The computer also did best with a lot of human prep work. For the specific AI tool whose proposed Courses Of Action were 97 percent “viable and tactically valid,” the software development team had made sure their algorithm could actually digest the briefing package. Ohlund said, “that particular company had normalized all the data, had adjusted every bit of spreadsheets, had translated all the narratives.” In its report, the Air Force did not identify the companies involved in the experiment.
The scenario was also designed to stress the humans out — a factor that didn’t affect the emotionless algorithms at all.
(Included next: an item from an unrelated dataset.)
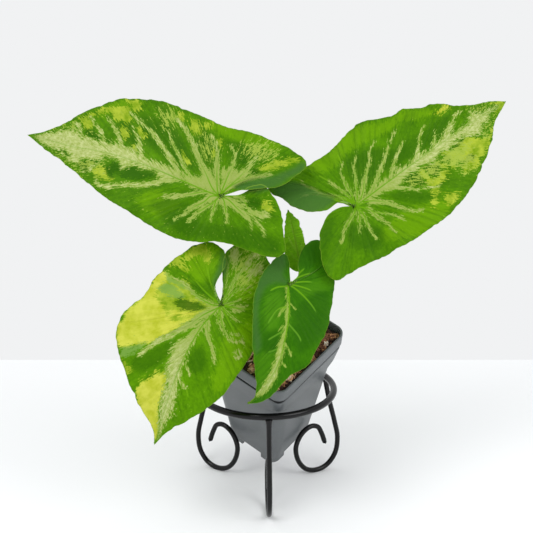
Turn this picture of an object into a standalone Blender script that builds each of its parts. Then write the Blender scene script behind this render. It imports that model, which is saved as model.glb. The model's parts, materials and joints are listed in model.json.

“We wanted the operators to have a realistic operating environment, meaning they’re not just sitting there waiting to solve a problem … . They have to be stressed,” Ohlund told Breaking Defense. “Time critical, you’re under pressure, you’ve got to make a decision right now. Formulate your plan, give me your plan, go go go.”
In other words, human beings do best when they’re doing familiar things in familiar environments, but AIs can ingest a firehose of novel information unfazed.
So what comes next? None of the six AI tools in the experiment is ready for operational use by planning staffs today, Ohlund said. None of this is a standalone replacement for human planners, either. Instead, he explained, they’re intended to evolve into “microservices” that plug into a larger military command-and-control system.
In fact, in the formalized, machine-friendly framework used by the ABMS team’s AI architecture, known the Transformational Model, generating Courses Of Action — which is what AI did in this experiment — is just one step out of 13 to develop an executable plan. Of course, more algorithmic microservices can be developed to handle those other 12 steps as well.
“I was skeptical about technology being integrated into decision-making,” said one participant, Lt. Ashley Nguyen, according to the official Air Force article. “But working with the tools, I saw how user-friendly and timesaving they could be. The AI didn’t replace us; it gave us a solid starting point to build from.”